ROWE: If you want the viewer to feel engaged with the show, then you can’t lie to them. And I don’t mean tell them something that’s not true; you have to include them in the show in a way that puts them on the scene. That means a behind-the-scenes camera that never stops rolling. On Dirty Jobs, I always had what I called “the truth cam” at the time. It was just a guy who always had a wide shot of me and the crew making the show. When I went into the edit bay to put the show together, I used that camera—not a ton, but every couple of minutes you would see a shot that reminded you that you were watching the making of a show, not just a show. I realized, when I started seeing that footage, that it was a really powerful shot. I decided a long time ago that I would always want that camera, no matter what type of show I was making, as long as it was not fiction. It helps us a ton because now you feel like you are there, watching us try to figure out ways to connect these things. You’re literally seeing us produce the show in real-time. We’re on our phones, we’re Googling facts, we’re figuring things out. Like, Okay, this scene, we don’t have the money to do it so let’s do it with puppets, let’s do this with a re-creation. It’s not just a history show for people who would watch history shows; it’s a making of a history show.

TV REAL: I understand that you’re a former Opera singer. What was your path to TV presenting, and what projects that you’ve done have stuck with you most along the way?
ROWE: I got my start by crashing an audition for the Baltimore Opera in 1982. I learned the shortest aria I could find and I sang it as loud as I could in Italian, and somehow or another, that got me in. The music wound up being better than I thought it would be and I had a better time than I thought I would ever have. I really just joined to get my union card so that I could audition for TV shows and commercials and things like that. But I wound up liking it, and I stayed in it for eight years. Along the way, I did a lot of theater, off-Broadway shows, a lot of local theaters, a lot of local commercials. I was living in Baltimore at the time. Then one day during an intermission, I was dressed as a Viking and I walked across the street to get a beer. The bartender was a friend of mine and I thought he’d have the football game on, but he was watching a big guy in a shiny suit sell pots and pans. It was QVC, and I sat there at the bar watching the QVC shopping channel and learned that there was an audition, an open call for that job the next day downtown. I bet the bartender $100 I could get a callback, and we went down the next day and they hired me on the spot after I talked about a pencil for like eight minutes. And that was my first job on TV. I stayed at QVC for three years. Got fired three times, but learned everything I needed to know to work in the industry. After that, I had maybe 300 jobs, freelancing for ten years or so. Then eventually sold the idea for Dirty Jobs. And that, as they say, was that.
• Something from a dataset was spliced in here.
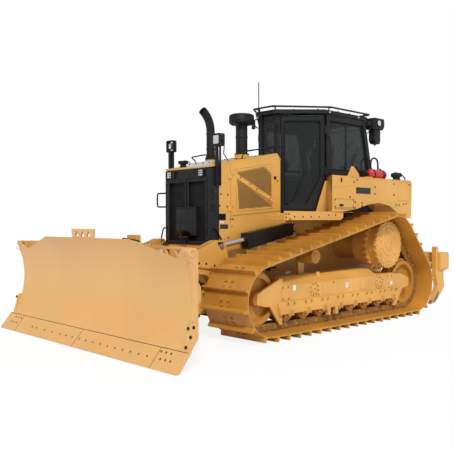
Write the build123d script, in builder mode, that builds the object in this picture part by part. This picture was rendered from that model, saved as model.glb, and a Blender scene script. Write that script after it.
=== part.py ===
from build123d import *
from math import atan2, cos, degrees, hypot, pi, radians, sin, sqrt, tan
import os

# Crawler bulldozer on high-drive tracks, with an angling and tilting blade and a three-shank ripper.
# Millimetres. +X runs forward to the blade, +Y to the driver's left, +Z up. The origin lies on the
# ground below the middle of the machine's length and width.

os.makedirs("parts", exist_ok=True)

# ---- driving sizes ----
front_reach = 3460  # blade's cutting edge ahead of the origin
rear_reach = 3460  # ripper beam's back face behind the origin
running_gap = 0.3  # between a wheel and the chain that lies on it
seat_gap = 0.3  # between fixed pieces that bear on each other
pin_gap = 0.5  # between a hinge pin and its bore
gland_gap = 0.5  # between a cylinder's rod and its barrel

# tracks
track_gauge = 2160
shoe_width = 760
shoe_count = 46
chain_radius = 376  # wheel centre to the line of the chain's pins
plate_rise = 44  # pin line to the inside of a shoe plate
plate_thickness = 20
grouser_height = 60
grouser_foot = 44
grouser_tip = 16
rail_depth = 50  # pin line to the rail that the rollers run on
rail_width = 42
rail_spread = 170  # between the middles of a chain's two rails
idler_height = plate_rise + chain_radius + plate_thickness + grouser_height
front_idler_x = 1600
rear_idler_x = -1720
sprocket_x = -1180
sprocket_z = 1095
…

TV REAL: You are an executive producer on Six Degrees. Has it become more important to you to be involved behind the scenes with your shows?
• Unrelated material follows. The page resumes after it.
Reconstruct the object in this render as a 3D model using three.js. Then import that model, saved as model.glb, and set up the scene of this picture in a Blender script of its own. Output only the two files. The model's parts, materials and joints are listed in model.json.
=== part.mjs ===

ROWE: I draw a pretty bright line between fiction and nonfiction. If it’s fiction then that’s just acting. By and large, I’ve made my career in nonfiction and it’s really important in nonfiction to be in control, or at least to have some control over what you’re doing, because there’s no character to hide behind. If you’ve seen Dirty Jobs or Returning the Favor or any of the shows I do, it’s me, for better or worse. That’s me in real life. When I’m out in the world, just living, people see me and know me—and they really do know me. I don’t pretend to be somebody I’m not in those shows. Once I realized that, I knew I had to have a say in how this show goes because I’m going to be living with Dirty Jobs for the rest of my life. Whether or not they call you an executive producer, that’s really just a credit. The real power, the real decision that you need to make, what matters most is how are you going to let the show be produced. You do have control over that. Shows like Dirty Jobs happen in the field. One of the things I did on that show was making sure that we never did a second take. Because I had the behind-the-scenes camera, I was always able to keep us moving forward. It’s important to me because take-two is always a performance, take-three is a performance, a bigger performance. The more you do it, the more of a performance it becomes. You only get one truly unscripted nonfiction moment and that’s take-one. Making sure that that show came together the way it came together was important. It set the benchmark for everything else I did.
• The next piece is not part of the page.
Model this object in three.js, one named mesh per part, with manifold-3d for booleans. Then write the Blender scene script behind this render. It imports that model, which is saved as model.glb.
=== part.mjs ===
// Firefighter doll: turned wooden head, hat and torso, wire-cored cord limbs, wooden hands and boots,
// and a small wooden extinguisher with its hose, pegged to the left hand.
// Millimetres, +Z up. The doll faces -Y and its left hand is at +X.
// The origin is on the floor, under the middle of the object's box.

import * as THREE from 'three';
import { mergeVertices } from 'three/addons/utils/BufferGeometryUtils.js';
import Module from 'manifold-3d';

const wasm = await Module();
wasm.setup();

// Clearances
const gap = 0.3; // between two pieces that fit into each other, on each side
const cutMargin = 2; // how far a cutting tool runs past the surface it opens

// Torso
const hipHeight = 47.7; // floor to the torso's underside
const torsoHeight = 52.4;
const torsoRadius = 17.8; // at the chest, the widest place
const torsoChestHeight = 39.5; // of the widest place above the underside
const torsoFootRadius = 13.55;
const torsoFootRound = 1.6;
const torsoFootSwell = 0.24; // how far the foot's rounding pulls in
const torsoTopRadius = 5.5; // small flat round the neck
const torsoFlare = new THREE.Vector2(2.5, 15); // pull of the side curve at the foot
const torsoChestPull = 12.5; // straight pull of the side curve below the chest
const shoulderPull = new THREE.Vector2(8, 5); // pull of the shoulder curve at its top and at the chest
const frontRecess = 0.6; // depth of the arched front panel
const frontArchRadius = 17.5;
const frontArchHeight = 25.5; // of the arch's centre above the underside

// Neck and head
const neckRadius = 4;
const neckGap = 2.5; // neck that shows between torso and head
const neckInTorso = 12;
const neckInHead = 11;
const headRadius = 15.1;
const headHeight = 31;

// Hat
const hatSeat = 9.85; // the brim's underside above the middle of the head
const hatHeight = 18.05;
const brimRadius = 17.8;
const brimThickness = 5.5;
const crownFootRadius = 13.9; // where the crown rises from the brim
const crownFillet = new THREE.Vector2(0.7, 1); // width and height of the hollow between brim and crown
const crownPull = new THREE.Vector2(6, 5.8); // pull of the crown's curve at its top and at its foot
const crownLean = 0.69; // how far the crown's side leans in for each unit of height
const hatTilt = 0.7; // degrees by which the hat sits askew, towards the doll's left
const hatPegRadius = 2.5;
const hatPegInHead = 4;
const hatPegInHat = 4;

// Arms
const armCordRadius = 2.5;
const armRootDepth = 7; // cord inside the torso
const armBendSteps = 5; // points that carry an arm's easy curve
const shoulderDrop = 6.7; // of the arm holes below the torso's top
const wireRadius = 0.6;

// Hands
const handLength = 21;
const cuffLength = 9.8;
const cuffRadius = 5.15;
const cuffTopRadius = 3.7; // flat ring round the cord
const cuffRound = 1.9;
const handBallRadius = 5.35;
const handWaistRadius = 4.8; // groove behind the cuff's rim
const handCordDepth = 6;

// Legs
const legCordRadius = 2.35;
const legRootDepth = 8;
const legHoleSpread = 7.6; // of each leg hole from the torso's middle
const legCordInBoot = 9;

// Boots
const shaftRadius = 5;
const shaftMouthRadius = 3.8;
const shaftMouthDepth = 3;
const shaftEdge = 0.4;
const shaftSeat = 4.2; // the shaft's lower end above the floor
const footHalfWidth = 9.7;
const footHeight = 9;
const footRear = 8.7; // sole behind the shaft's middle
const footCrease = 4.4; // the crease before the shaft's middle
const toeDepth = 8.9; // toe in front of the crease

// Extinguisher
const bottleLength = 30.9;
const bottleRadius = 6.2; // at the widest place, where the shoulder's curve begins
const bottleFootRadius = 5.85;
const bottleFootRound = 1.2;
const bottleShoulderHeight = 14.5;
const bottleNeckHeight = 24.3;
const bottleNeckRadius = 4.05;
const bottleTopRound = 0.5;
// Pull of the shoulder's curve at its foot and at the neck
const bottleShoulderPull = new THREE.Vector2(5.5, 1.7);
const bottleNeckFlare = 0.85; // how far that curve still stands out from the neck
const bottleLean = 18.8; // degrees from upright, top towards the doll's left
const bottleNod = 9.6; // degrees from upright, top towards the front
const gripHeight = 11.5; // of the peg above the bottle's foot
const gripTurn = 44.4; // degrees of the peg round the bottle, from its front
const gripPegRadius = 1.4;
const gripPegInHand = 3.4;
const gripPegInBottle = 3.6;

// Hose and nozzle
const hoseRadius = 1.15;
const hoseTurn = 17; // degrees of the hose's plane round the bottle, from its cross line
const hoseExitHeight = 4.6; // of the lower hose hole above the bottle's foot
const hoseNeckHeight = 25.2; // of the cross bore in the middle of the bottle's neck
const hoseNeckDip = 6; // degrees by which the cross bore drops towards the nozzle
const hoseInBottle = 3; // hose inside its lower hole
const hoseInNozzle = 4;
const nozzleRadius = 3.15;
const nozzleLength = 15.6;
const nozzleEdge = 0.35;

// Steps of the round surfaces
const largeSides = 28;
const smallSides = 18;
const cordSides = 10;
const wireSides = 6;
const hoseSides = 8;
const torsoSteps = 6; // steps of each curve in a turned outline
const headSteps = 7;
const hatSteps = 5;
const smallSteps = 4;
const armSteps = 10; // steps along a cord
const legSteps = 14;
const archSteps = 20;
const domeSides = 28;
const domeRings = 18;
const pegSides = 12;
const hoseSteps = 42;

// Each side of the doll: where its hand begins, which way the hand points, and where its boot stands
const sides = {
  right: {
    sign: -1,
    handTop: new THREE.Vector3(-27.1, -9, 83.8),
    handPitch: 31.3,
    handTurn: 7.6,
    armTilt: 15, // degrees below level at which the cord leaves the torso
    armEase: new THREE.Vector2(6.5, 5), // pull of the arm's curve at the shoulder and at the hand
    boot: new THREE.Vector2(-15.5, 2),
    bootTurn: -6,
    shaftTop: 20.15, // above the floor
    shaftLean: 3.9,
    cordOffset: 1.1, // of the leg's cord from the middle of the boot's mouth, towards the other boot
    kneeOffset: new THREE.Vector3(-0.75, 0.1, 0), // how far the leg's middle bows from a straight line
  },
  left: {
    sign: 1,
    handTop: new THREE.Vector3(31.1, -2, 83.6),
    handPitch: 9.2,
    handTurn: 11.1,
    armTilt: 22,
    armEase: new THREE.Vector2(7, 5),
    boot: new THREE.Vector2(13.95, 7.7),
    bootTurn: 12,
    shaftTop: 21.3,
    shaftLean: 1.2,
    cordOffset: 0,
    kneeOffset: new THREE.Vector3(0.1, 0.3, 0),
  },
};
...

TV REAL: What’s next for you?
ROWE: It’s been an interesting year for me in the same way it’s been an interesting year for everybody. I had a chance to step back and take a look at everything that was going on and realized that I have been fortunate because everything is connected to the foundation that I run. mikeroweWORKS evolved out of Dirty Jobs and it’s been around now for 12 years. We award $1 million a year in work-ethic scholarships for kids who want to learn a skill or learn a trade. It’s a scholarship program for those who don’t want to go to a four-year school. That’s been really, really gratifying, and I’ve realized it’s something I’m going to be doing probably for the rest of my life. Once I came to that conclusion, everything started to fall into place around it. The Discovery Channel wants to do more Dirty Jobs; it’s a show that continues to air. Returning the Favor is still in production on Facebook. We just finished our 100th episode. Then there’s the podcast The Way I Heard It, which has done really well. Then there’s [mikeroweWORKS], which fills in the cracks between all of these other things. I’ve always been busy, but I didn’t really think about it in terms of those individual projects until I went to my Facebook page one day and saw all of them side-by-side. We’re still in production on everything. It occurs to me that what I do is the same show for the last 20 years; I just change the title every six or seven years. Six Degrees is a little different because it’s a different format. But my basic job is to pat the country on the shoulder every so often and say, What about her? What about him? Get a load of that? Look what’s happening over here? You could call all of it People You Should Know.